• [Input]

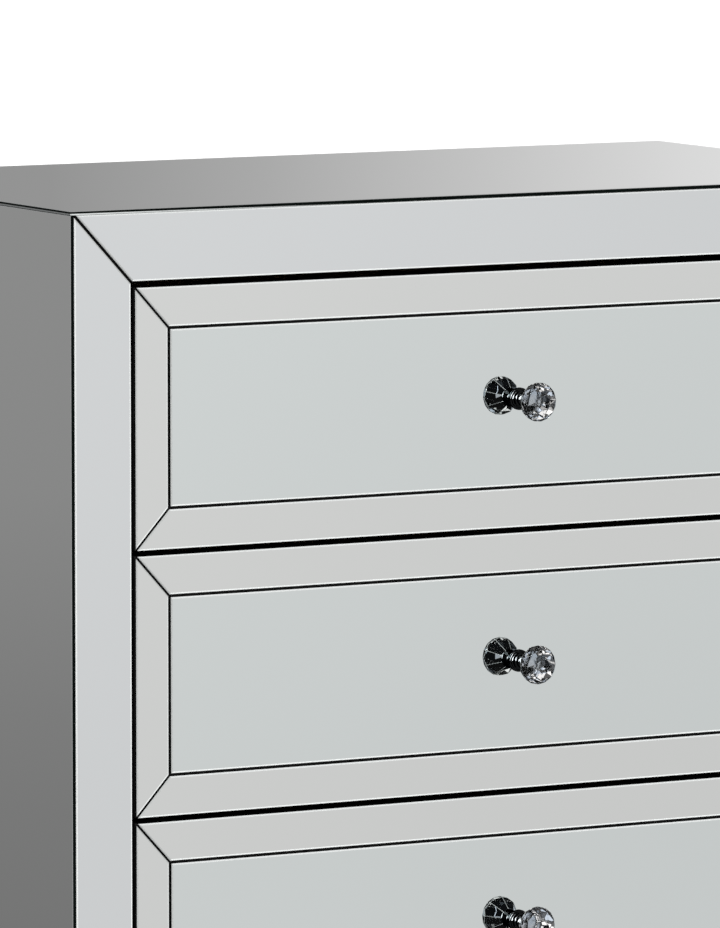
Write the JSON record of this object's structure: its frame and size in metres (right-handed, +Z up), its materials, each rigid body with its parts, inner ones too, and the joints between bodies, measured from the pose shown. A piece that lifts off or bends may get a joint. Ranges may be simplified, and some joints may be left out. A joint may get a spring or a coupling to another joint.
{
  "type": "mirrored chest of drawers",
  "caption": "Chest of full-width drawers faced all round with mirror glass in mitred borders, black joints, a crystal knob on each drawer and telescopic slides.",
  "frame": {"origin": "bottom centre of the bounding box, on the floor", "axes": "+Z up, drawers pull out towards -Y, +X to the right as seen from the front"},
  "size_m": [0.8, 0.4974, 0.78],
  "materials": {
    "mirror_glass": "polished, ground edges",
    "black_board": "satin black lacquer on fibreboard",
    "back_hardboard": "matt black hardboard",
    "drawer_wood": "clear-lacquered",
    "zinc_steel": "zinc plated",
    "chrome": "polished dark chrome",
    "crystal": "clear, faceted and polished"
  },
  "bodies": {
    "carcass": {"left_side_board": "black_board", "right_side_board": "black_board", "left_lining_board": "black_board", "right_lining_board": "black_board", "top_board": "black_board", "base_board": "black_board", "front_frame": "black_board", "back_panel": "back_hardboard", "top_mirror": "mirror_glass", "left_side_mirror": "mirror_glass", "right_side_mirror": "mirror_glass", "frame_mirror_top": "mirror_glass", "frame_mirror_bottom": "mirror_glass", "frame_mirror_left": "mirror_glass", "frame_mirror_right": "mirror_glass", "left_slide_channel_1": "zinc_steel", "right_slide_channel_1": "zinc_steel", "left_slide_channel_2": "zinc_steel", "right_slide_channel_2": "zinc_steel", "left_slide_channel_3": "zinc_steel", "right_slide_channel_3": "zinc_steel"},
    "drawer_1": {"drawer_1_front_board": "black_board", "drawer_1_left_side": "drawer_wood", "drawer_1_right_side": "drawer_wood", "drawer_1_back": "drawer_wood", "drawer_1_bottom": "drawer_wood", "drawer_1_centre_mirror": "mirror_glass", "drawer_1_border_mirror": "mirror_glass", "drawer_1_left_slide_runner": "zinc_steel", "drawer_1_right_slide_runner": "zinc_steel", "drawer_1_knob_base": "chrome", "drawer_1_knob_crystal": "crystal"},
    "slide_middles_1": {"drawer_1_left_slide_middle": "zinc_steel", "drawer_1_right_slide_middle": "zinc_steel"},
    "drawer_2": {"drawer_2_front_board": "black_board", "drawer_2_left_side": "drawer_wood", "drawer_2_right_side": "drawer_wood", "drawer_2_back": "drawer_wood", "drawer_2_bottom": "drawer_wood", "drawer_2_centre_mirror": "mirror_glass", "drawer_2_border_mirror": "mirror_glass", "drawer_2_left_slide_runner": "zinc_steel", "drawer_2_right_slide_runner": "zinc_steel", "drawer_2_knob_base": "chrome", "drawer_2_knob_crystal": "crystal"},
    "slide_middles_2": {"drawer_2_left_slide_middle": "zinc_steel", "drawer_2_right_slide_middle": "zinc_steel"},
    "drawer_3": {"drawer_3_front_board": "black_board", "drawer_3_left_side": "drawer_wood", "drawer_3_right_side": "drawer_wood", "drawer_3_back": "drawer_wood", "drawer_3_bottom": "drawer_wood", "drawer_3_centre_mirror": "mirror_glass", "drawer_3_border_mirror": "mirror_glass", "drawer_3_left_slide_runner": "zinc_steel", "drawer_3_right_slide_runner": "zinc_steel", "drawer_3_knob_base": "chrome", "drawer_3_knob_crystal": "crystal"},
    "slide_middles_3": {"drawer_3_left_slide_middle": "zinc_steel", "drawer_3_right_slide_middle": "zinc_steel"}
  },
  "joints": [
    {"name": "drawer_1_slide", "type": "slide", "parent": "carcass", "child": "drawer_1", "axis": [0, -1, 0], "range_m": [0, 0.4]},
    {"name": "drawer_2_slide", "type": "slide", "parent": "carcass", "child": "drawer_2", "axis": [0, -1, 0], "range_m": [0, 0.4]},
    {"name": "drawer_3_slide", "type": "slide", "parent": "carcass", "child": "drawer_3", "axis": [0, -1, 0], "range_m": [0, 0.4]},
    {"name": "middles_1_slide", "type": "slide", "parent": "carcass", "child": "slide_middles_1", "axis": [0, -1, 0], "range_m": [0, 0.2]},
    {"name": "middles_2_slide", "type": "slide", "parent": "carcass", "child": "slide_middles_2", "axis": [0, -1, 0], "range_m": [0, 0.2]},
    {"name": "middles_3_slide", "type": "slide", "parent": "carcass", "child": "slide_middles_3", "axis": [0, -1, 0], "range_m": [0, 0.2]}
  ],
  "couplings": [
    {"joint": "middles_1_slide", "follows": "drawer_1_slide", "ratio": 0.5},
    {"joint": "middles_2_slide", "follows": "drawer_2_slide", "ratio": 0.5},
    {"joint": "middles_3_slide", "follows": "drawer_3_slide", "ratio": 0.5}
  ]
}
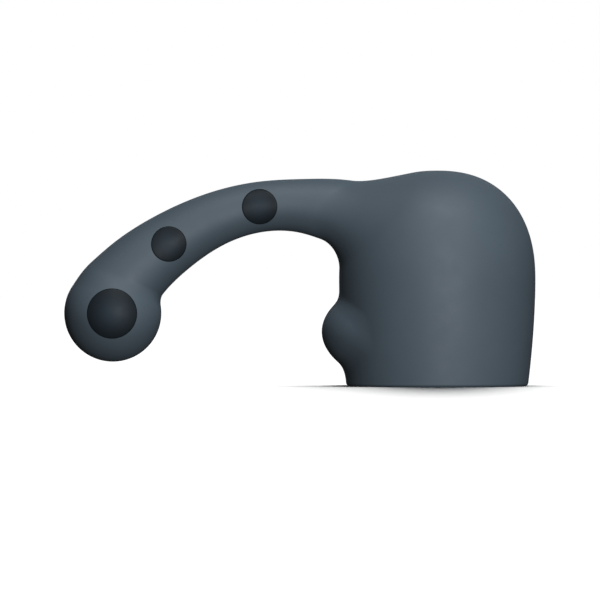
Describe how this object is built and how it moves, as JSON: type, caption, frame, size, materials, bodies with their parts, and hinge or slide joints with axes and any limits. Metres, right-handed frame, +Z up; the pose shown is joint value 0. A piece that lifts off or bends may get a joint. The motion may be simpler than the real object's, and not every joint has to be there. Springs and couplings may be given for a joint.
{
  "type": "wand massager attachment",
  "caption": "Slate-grey silicone attachment for a wand massager: a domed hood that grips the head, a curved weighted arm with a round tip, and a broad front bump.",
  "frame": {"origin": "on the axis of the bore that grips the wand's head, in the plane of the rim", "axes": "+Z up the bore towards the dome, -X the way the arm reaches, Y across the arm"},
  "size_m": [0.1696, 0.0706, 0.0775],
  "materials": {
    "silicone": "matte",
    "cup_silicone": "satin",
    "weight_steel": "polished"
  },
  "bodies": {
    "hood": {"hood": "silicone"},
    "neck": {"neck_section": "silicone"},
    "arm_inner": {"arm_inner_section": "silicone", "inner_weight_ball": "weight_steel", "inner_weight_cup_right": "cup_silicone", "inner_weight_cup_left": "cup_silicone"},
    "arm_outer": {"arm_outer_section": "silicone", "middle_weight_ball": "weight_steel", "middle_weight_cup_right": "cup_silicone", "middle_weight_cup_left": "cup_silicone", "tip_weight_ball": "weight_steel", "tip_weight_cup_right": "cup_silicone", "tip_weight_cup_left": "cup_silicone"}
  },
  "joints": [
    {"name": "arm_lift", "type": "hinge", "parent": "hood", "child": "neck", "pos_m": [-0.043, 0, 0.064], "axis": [0, 1, 0], "range_deg": [-4, 20], "stiffness_Nm_per_rad": 0.4, "springref_deg": 6.19},
    {"name": "arm_sway", "type": "hinge", "parent": "neck", "child": "arm_inner", "pos_m": [-0.052, 0, 0.0647], "axis": [0, 0, 1], "range_deg": [-20, 20], "stiffness_Nm_per_rad": 0.4},
    {"name": "arm_curl", "type": "hinge", "parent": "arm_inner", "child": "arm_outer", "pos_m": [-0.0828, 0, 0.0586], "axis": [0, 1, 0], "range_deg": [-4, 14], "stiffness_Nm_per_rad": 0.6, "springref_deg": 1.55}
  ]
}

• [Aim of the task] Quote the data above in full, changing nothing.

• [Task answer]
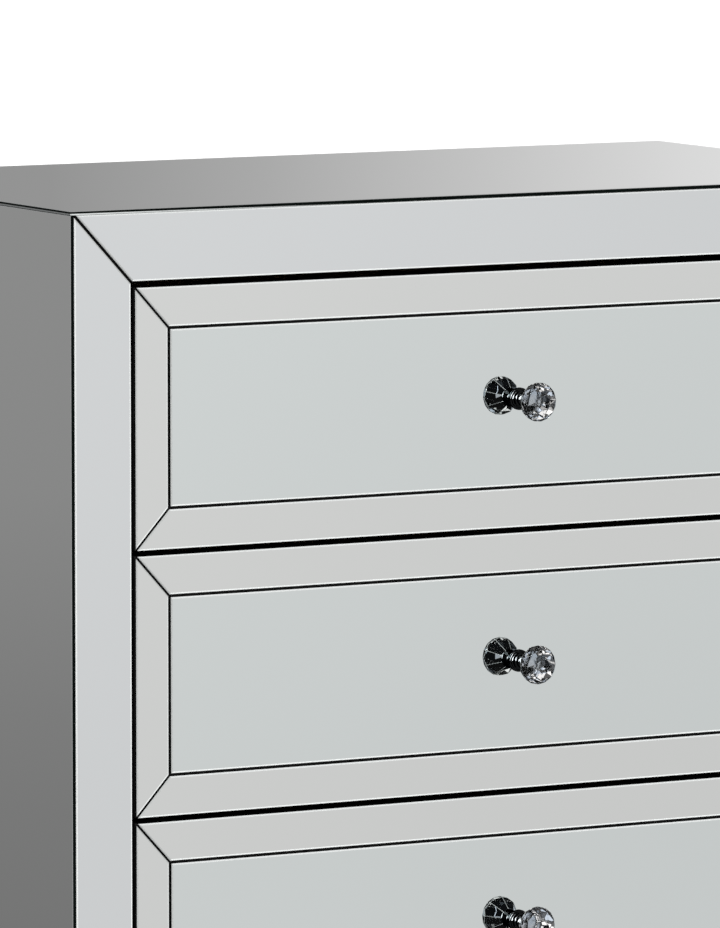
Write the JSON record of this object's structure: its frame and size in metres (right-handed, +Z up), its materials, each rigid body with its parts, inner ones too, and the joints between bodies, measured from the pose shown. A piece that lifts off or bends may get a joint. Ranges may be simplified, and some joints may be left out. A joint may get a spring or a coupling to another joint.
{
  "type": "mirrored chest of drawers",
  "caption": "Chest of full-width drawers faced all round with mirror glass in mitred borders, black joints, a crystal knob on each drawer and telescopic slides.",
  "frame": {"origin": "bottom centre of the bounding box, on the floor", "axes": "+Z up, drawers pull out towards -Y, +X to the right as seen from the front"},
  "size_m": [0.8, 0.4974, 0.78],
  "materials": {
    "mirror_glass": "polished, ground edges",
    "black_board": "satin black lacquer on fibreboard",
    "back_hardboard": "matt black hardboard",
    "drawer_wood": "clear-lacquered",
    "zinc_steel": "zinc plated",
    "chrome": "polished dark chrome",
    "crystal": "clear, faceted and polished"
  },
  "bodies": {
    "carcass": {"left_side_board": "black_board", "right_side_board": "black_board", "left_lining_board": "black_board", "right_lining_board": "black_board", "top_board": "black_board", "base_board": "black_board", "front_frame": "black_board", "back_panel": "back_hardboard", "top_mirror": "mirror_glass", "left_side_mirror": "mirror_glass", "right_side_mirror": "mirror_glass", "frame_mirror_top": "mirror_glass", "frame_mirror_bottom": "mirror_glass", "frame_mirror_left": "mirror_glass", "frame_mirror_right": "mirror_glass", "left_slide_channel_1": "zinc_steel", "right_slide_channel_1": "zinc_steel", "left_slide_channel_2": "zinc_steel", "right_slide_channel_2": "zinc_steel", "left_slide_channel_3": "zinc_steel", "right_slide_channel_3": "zinc_steel"},
    "drawer_1": {"drawer_1_front_board": "black_board", "drawer_1_left_side": "drawer_wood", "drawer_1_right_side": "drawer_wood", "drawer_1_back": "drawer_wood", "drawer_1_bottom": "drawer_wood", "drawer_1_centre_mirror": "mirror_glass", "drawer_1_border_mirror": "mirror_glass", "drawer_1_left_slide_runner": "zinc_steel", "drawer_1_right_slide_runner": "zinc_steel", "drawer_1_knob_base": "chrome", "drawer_1_knob_crystal": "crystal"},
    "slide_middles_1": {"drawer_1_left_slide_middle": "zinc_steel", "drawer_1_right_slide_middle": "zinc_steel"},
    "drawer_2": {"drawer_2_front_board": "black_board", "drawer_2_left_side": "drawer_wood", "drawer_2_right_side": "drawer_wood", "drawer_2_back": "drawer_wood", "drawer_2_bottom": "drawer_wood", "drawer_2_centre_mirror": "mirror_glass", "drawer_2_border_mirror": "mirror_glass", "drawer_2_left_slide_runner": "zinc_steel", "drawer_2_right_slide_runner": "zinc_steel", "drawer_2_knob_base": "chrome", "drawer_2_knob_crystal": "crystal"},
    "slide_middles_2": {"drawer_2_left_slide_middle": "zinc_steel", "drawer_2_right_slide_middle": "zinc_steel"},
    "drawer_3": {"drawer_3_front_board": "black_board", "drawer_3_left_side": "drawer_wood", "drawer_3_right_side": "drawer_wood", "drawer_3_back": "drawer_wood", "drawer_3_bottom": "drawer_wood", "drawer_3_centre_mirror": "mirror_glass", "drawer_3_border_mirror": "mirror_glass", "drawer_3_left_slide_runner": "zinc_steel", "drawer_3_right_slide_runner": "zinc_steel", "drawer_3_knob_base": "chrome", "drawer_3_knob_crystal": "crystal"},
    "slide_middles_3": {"drawer_3_left_slide_middle": "zinc_steel", "drawer_3_right_slide_middle": "zinc_steel"}
  },
  "joints": [
    {"name": "drawer_1_slide", "type": "slide", "parent": "carcass", "child": "drawer_1", "axis": [0, -1, 0], "range_m": [0, 0.4]},
    {"name": "drawer_2_slide", "type": "slide", "parent": "carcass", "child": "drawer_2", "axis": [0, -1, 0], "range_m": [0, 0.4]},
    {"name": "drawer_3_slide", "type": "slide", "parent": "carcass", "child": "drawer_3", "axis": [0, -1, 0], "range_m": [0, 0.4]},
    {"name": "middles_1_slide", "type": "slide", "parent": "carcass", "child": "slide_middles_1", "axis": [0, -1, 0], "range_m": [0, 0.2]},
    {"name": "middles_2_slide", "type": "slide", "parent": "carcass", "child": "slide_middles_2", "axis": [0, -1, 0], "range_m": [0, 0.2]},
    {"name": "middles_3_slide", "type": "slide", "parent": "carcass", "child": "slide_middles_3", "axis": [0, -1, 0], "range_m": [0, 0.2]}
  ],
  "couplings": [
    {"joint": "middles_1_slide", "follows": "drawer_1_slide", "ratio": 0.5},
    {"joint": "middles_2_slide", "follows": "drawer_2_slide", "ratio": 0.5},
    {"joint": "middles_3_slide", "follows": "drawer_3_slide", "ratio": 0.5}
  ]
}
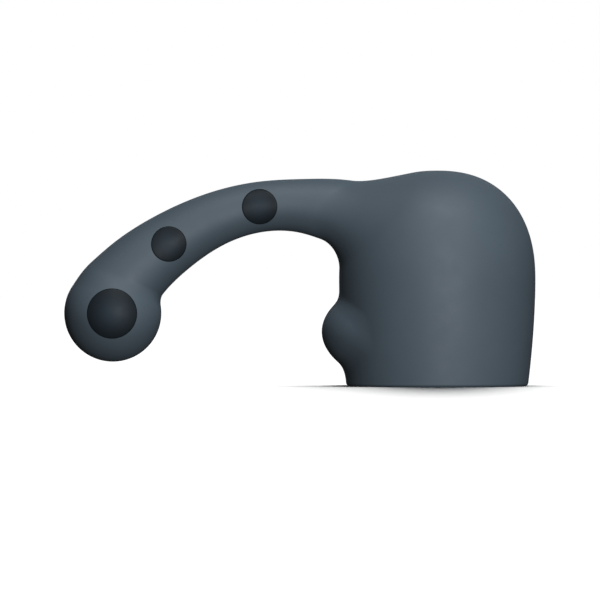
Describe how this object is built and how it moves, as JSON: type, caption, frame, size, materials, bodies with their parts, and hinge or slide joints with axes and any limits. Metres, right-handed frame, +Z up; the pose shown is joint value 0. A piece that lifts off or bends may get a joint. The motion may be simpler than the real object's, and not every joint has to be there. Springs and couplings may be given for a joint.
{
  "type": "wand massager attachment",
  "caption": "Slate-grey silicone attachment for a wand massager: a domed hood that grips the head, a curved weighted arm with a round tip, and a broad front bump.",
  "frame": {"origin": "on the axis of the bore that grips the wand's head, in the plane of the rim", "axes": "+Z up the bore towards the dome, -X the way the arm reaches, Y across the arm"},
  "size_m": [0.1696, 0.0706, 0.0775],
  "materials": {
    "silicone": "matte",
    "cup_silicone": "satin",
    "weight_steel": "polished"
  },
  "bodies": {
    "hood": {"hood": "silicone"},
    "neck": {"neck_section": "silicone"},
    "arm_inner": {"arm_inner_section": "silicone", "inner_weight_ball": "weight_steel", "inner_weight_cup_right": "cup_silicone", "inner_weight_cup_left": "cup_silicone"},
    "arm_outer": {"arm_outer_section": "silicone", "middle_weight_ball": "weight_steel", "middle_weight_cup_right": "cup_silicone", "middle_weight_cup_left": "cup_silicone", "tip_weight_ball": "weight_steel", "tip_weight_cup_right": "cup_silicone", "tip_weight_cup_left": "cup_silicone"}
  },
  "joints": [
    {"name": "arm_lift", "type": "hinge", "parent": "hood", "child": "neck", "pos_m": [-0.043, 0, 0.064], "axis": [0, 1, 0], "range_deg": [-4, 20], "stiffness_Nm_per_rad": 0.4, "springref_deg": 6.19},
    {"name": "arm_sway", "type": "hinge", "parent": "neck", "child": "arm_inner", "pos_m": [-0.052, 0, 0.0647], "axis": [0, 0, 1], "range_deg": [-20, 20], "stiffness_Nm_per_rad": 0.4},
    {"name": "arm_curl", "type": "hinge", "parent": "arm_inner", "child": "arm_outer", "pos_m": [-0.0828, 0, 0.0586], "axis": [0, 1, 0], "range_deg": [-4, 14], "stiffness_Nm_per_rad": 0.6, "springref_deg": 1.55}
  ]
}